## TASK DETAILS
Filter the entries below, keeping every line that has the word "code".

## TASK INPUTS
====
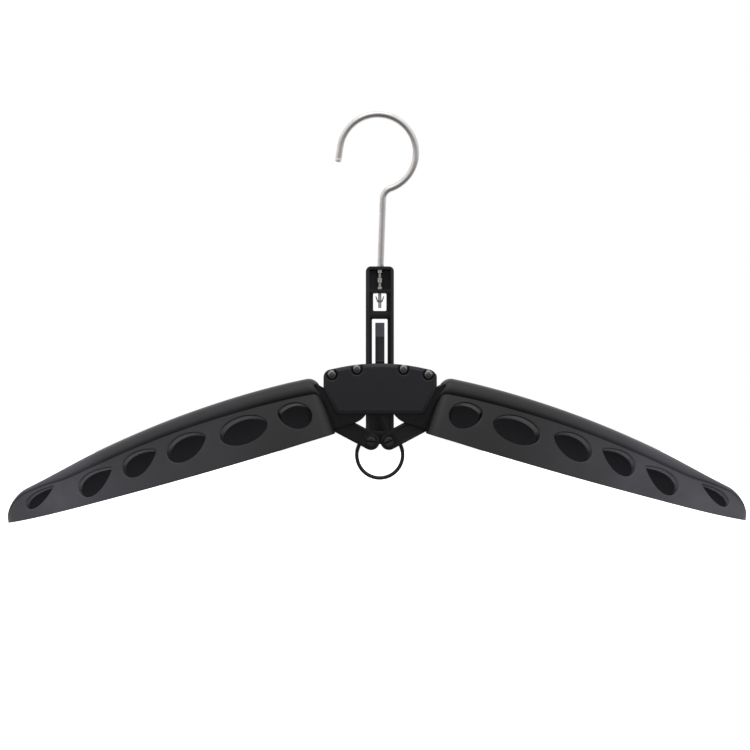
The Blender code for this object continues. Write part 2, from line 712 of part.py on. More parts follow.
====
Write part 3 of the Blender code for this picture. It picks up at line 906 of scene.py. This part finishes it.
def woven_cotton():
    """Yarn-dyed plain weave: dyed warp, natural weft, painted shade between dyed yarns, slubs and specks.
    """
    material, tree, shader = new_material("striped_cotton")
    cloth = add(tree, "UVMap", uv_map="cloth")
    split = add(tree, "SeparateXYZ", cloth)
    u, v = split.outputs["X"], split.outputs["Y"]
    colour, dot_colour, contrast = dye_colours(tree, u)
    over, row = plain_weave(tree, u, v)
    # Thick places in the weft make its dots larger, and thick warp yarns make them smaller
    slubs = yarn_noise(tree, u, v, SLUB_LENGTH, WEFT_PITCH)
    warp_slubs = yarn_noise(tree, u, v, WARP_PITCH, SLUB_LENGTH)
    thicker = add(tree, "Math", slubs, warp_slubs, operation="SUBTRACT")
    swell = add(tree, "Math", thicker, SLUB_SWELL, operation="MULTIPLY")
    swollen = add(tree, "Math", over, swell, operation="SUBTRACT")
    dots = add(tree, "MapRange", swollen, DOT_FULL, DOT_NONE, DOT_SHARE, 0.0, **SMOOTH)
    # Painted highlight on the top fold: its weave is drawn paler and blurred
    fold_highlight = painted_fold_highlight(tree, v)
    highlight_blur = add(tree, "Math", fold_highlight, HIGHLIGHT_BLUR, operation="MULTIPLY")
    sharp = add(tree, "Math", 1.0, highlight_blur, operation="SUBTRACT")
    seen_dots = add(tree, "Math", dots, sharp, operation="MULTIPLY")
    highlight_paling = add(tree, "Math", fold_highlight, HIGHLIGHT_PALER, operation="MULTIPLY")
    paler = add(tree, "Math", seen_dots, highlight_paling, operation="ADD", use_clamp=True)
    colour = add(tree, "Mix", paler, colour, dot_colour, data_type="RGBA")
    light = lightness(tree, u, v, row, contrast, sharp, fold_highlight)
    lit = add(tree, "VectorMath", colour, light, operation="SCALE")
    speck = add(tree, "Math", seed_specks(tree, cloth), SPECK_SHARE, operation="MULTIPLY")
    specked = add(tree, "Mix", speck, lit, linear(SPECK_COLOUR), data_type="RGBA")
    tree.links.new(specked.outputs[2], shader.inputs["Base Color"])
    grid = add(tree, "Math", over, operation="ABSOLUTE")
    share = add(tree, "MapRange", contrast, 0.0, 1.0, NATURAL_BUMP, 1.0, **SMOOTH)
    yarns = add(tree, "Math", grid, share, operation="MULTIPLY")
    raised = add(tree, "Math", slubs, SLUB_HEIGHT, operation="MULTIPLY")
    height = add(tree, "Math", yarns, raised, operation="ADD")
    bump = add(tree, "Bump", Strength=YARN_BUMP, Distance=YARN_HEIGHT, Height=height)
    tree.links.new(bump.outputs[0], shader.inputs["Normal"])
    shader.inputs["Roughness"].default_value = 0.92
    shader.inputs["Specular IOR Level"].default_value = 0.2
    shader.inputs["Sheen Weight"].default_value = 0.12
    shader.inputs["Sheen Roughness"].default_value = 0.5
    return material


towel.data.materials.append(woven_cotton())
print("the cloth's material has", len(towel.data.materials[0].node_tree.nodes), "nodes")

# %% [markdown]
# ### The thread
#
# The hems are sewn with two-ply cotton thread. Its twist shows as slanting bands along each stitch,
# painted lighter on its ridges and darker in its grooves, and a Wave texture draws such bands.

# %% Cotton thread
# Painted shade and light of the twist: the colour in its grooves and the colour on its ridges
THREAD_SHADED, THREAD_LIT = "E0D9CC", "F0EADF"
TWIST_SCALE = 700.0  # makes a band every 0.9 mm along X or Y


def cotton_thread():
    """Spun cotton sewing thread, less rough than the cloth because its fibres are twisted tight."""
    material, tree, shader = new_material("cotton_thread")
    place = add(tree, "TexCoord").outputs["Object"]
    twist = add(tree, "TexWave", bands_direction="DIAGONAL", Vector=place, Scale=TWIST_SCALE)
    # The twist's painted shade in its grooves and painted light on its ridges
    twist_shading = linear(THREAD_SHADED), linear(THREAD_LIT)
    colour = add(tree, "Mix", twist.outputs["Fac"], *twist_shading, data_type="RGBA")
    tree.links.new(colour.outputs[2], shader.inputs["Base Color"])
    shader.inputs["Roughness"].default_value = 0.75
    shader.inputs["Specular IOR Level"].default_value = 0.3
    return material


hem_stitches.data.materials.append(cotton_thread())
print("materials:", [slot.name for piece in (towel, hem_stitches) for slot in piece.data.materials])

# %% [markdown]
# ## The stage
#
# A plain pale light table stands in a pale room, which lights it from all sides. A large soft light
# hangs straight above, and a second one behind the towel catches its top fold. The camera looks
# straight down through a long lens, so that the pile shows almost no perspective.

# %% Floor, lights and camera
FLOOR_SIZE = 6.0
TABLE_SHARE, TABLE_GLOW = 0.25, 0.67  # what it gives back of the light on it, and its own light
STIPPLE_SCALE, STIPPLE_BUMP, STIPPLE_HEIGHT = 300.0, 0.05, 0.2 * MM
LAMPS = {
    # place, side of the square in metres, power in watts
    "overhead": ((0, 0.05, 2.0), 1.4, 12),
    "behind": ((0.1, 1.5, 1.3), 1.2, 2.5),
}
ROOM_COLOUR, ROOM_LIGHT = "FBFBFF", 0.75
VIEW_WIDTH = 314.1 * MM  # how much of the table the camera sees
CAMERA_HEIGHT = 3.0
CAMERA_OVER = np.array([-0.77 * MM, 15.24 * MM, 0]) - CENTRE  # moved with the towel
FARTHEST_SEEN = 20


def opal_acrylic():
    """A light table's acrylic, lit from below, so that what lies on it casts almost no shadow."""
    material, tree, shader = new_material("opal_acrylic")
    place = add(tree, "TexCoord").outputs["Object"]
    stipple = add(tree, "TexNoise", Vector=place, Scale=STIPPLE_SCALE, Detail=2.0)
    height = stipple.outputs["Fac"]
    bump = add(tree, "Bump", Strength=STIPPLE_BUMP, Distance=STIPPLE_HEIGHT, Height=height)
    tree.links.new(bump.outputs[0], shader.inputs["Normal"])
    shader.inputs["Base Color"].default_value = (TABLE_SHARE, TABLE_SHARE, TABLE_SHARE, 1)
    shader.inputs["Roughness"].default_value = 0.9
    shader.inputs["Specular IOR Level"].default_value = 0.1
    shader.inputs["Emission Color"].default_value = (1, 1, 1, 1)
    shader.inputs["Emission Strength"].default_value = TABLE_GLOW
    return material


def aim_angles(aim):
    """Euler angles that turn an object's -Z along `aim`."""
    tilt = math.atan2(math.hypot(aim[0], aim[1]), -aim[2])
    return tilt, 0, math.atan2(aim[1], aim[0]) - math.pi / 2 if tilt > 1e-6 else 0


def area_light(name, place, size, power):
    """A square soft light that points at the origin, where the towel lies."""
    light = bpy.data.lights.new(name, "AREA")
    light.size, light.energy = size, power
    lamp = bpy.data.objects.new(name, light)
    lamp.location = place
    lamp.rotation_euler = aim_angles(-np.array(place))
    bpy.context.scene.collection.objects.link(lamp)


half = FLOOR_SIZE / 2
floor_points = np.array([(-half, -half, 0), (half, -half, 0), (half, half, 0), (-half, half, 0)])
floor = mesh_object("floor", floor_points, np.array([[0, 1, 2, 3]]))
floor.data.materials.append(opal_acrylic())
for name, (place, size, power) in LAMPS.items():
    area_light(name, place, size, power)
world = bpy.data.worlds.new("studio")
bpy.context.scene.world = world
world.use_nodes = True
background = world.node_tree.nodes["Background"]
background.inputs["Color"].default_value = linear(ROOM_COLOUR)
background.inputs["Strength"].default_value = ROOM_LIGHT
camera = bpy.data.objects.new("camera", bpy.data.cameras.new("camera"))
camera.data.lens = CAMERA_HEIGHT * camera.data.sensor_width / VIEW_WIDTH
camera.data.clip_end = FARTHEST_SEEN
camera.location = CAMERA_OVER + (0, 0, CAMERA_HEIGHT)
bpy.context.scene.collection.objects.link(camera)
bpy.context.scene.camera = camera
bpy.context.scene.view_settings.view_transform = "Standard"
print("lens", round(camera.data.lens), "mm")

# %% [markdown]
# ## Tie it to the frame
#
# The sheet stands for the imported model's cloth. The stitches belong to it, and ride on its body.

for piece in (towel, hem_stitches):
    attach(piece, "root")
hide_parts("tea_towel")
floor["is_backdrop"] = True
====
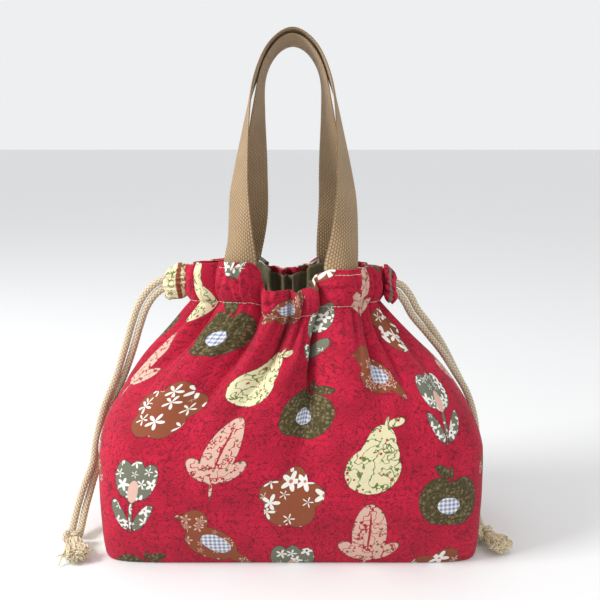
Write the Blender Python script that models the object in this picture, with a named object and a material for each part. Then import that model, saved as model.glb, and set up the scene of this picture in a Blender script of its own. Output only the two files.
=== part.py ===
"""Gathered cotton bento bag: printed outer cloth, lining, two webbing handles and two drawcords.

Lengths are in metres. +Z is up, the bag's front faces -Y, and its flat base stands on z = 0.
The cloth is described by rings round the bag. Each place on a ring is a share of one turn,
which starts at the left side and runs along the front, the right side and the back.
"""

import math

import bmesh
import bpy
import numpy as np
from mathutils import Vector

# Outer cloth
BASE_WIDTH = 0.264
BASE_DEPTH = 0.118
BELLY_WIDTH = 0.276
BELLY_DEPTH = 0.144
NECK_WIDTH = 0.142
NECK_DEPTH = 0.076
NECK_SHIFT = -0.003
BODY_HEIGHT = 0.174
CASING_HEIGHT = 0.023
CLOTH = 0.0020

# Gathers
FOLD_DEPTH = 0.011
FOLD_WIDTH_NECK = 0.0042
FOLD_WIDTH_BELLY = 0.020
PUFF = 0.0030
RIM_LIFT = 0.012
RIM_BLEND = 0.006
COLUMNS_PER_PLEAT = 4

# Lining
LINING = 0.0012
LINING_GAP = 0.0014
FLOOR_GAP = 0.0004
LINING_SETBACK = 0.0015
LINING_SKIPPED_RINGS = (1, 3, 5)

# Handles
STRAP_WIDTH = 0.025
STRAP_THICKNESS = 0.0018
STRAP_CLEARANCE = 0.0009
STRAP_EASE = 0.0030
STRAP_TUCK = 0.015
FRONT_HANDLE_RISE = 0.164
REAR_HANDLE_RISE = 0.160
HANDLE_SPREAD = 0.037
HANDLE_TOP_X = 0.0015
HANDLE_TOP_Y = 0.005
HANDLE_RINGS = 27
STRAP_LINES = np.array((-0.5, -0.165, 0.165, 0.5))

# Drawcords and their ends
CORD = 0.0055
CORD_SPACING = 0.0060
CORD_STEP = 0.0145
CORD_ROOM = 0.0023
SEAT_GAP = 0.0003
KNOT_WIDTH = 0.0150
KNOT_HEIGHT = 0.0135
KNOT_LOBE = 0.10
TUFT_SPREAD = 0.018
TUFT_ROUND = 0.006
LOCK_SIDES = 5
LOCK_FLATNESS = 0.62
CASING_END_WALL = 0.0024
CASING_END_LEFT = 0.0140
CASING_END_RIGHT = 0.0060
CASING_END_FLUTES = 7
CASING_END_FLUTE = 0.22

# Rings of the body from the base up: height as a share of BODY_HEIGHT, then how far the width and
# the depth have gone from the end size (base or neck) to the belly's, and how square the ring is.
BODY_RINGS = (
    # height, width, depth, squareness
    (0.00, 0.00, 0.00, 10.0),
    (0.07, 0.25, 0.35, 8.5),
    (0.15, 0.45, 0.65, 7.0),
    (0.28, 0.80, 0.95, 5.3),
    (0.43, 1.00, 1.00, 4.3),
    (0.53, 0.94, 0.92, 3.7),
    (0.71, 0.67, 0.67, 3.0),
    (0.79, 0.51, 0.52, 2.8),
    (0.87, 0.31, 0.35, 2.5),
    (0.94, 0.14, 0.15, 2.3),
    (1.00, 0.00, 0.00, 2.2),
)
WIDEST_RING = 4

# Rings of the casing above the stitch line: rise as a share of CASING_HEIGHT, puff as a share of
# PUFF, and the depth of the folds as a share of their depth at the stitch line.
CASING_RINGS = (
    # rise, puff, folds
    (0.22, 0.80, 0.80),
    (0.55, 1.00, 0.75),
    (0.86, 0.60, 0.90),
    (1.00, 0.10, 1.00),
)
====
## EXPECTED ANSWER
The Blender code for this object continues. Write part 2, from line 712 of part.py on. More parts follow.
Write part 3 of the Blender code for this picture. It picks up at line 906 of scene.py. This part finishes it.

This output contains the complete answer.